I believe you saw this draft, Brian, but we were both too busy to actually workshop the poem. Perhaps you could have allayed my fears much earlier.

How does this poem differ from other poems of yours?

Well, it doesn’t have any autobiographical elements to it and it confronts—in a rather tongue-and-cheek way—Lacan’s theories. Both of these aspects make it different from other poems of mine.

What is American about this poem?

The writer. This may seem a pithy statement, but in the year before writing this poem, I’d been chewing on Lacan’s theories and thinking of how they might apply to a national consciousness: if people can spend their entire lives in an asymptotic trajectory toward an idealized self that never really existed, nations might do the same thing. And I’d argue that America, in its very conscious attempt to form an identity separate from Europe, found its Ideal-I in the figure of the cowboy. Well, I’d argue this along with many other people—Richard Slotkin, namely.

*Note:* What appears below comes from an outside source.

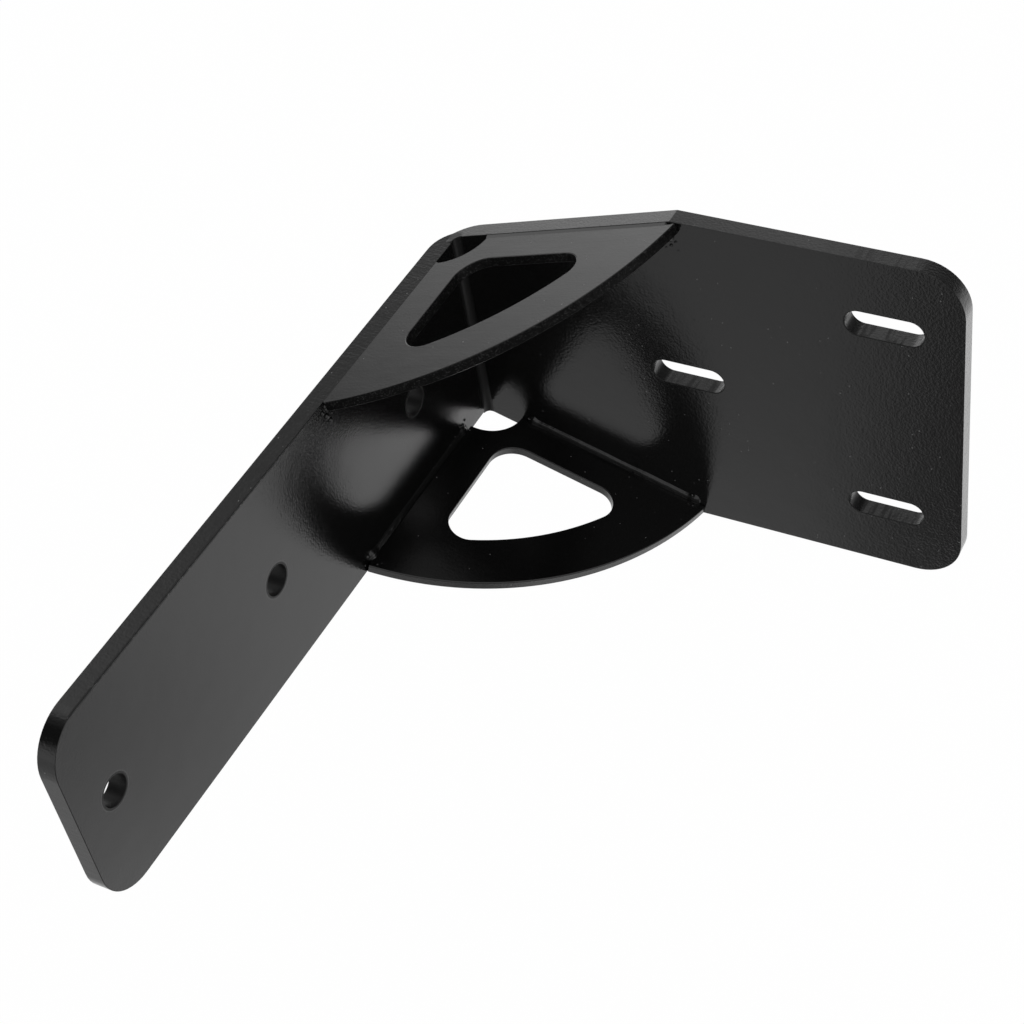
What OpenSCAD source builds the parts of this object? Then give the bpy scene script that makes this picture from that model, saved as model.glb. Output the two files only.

Somehow, the carousel, in its commodified and synthetic reenactment of horse riding, reminded me of America’s nostalgia for a “natural” national consciousness that never existed: “They go up and down in the illusion / of a gallop, though, of course, they go nowhere.” Although, I certainly don’t expect anyone to think of such a thing when reading this poem. That’s one of those aspects of the work that, I realize, would only occur to me and only because I wrote it. So, this poem is American in my own preoccupation with the fiction of American identity which I saw as being utterly applicable even to Lacan’s notions of the self, and this preoccupation with constructing identity (both personal and national) is very American.

Was this poem finished or abandoned?

Neither. I never worked on it enough to abandon it, and “finished” I take to mean polished which in my mind requires time and care and attention. This poem, strangely enough, existed on its own without my having to do much to it. A terrible metaphor to explain: it was one of those woodland, four-legged creatures who stand up with the amnion still wet on its back.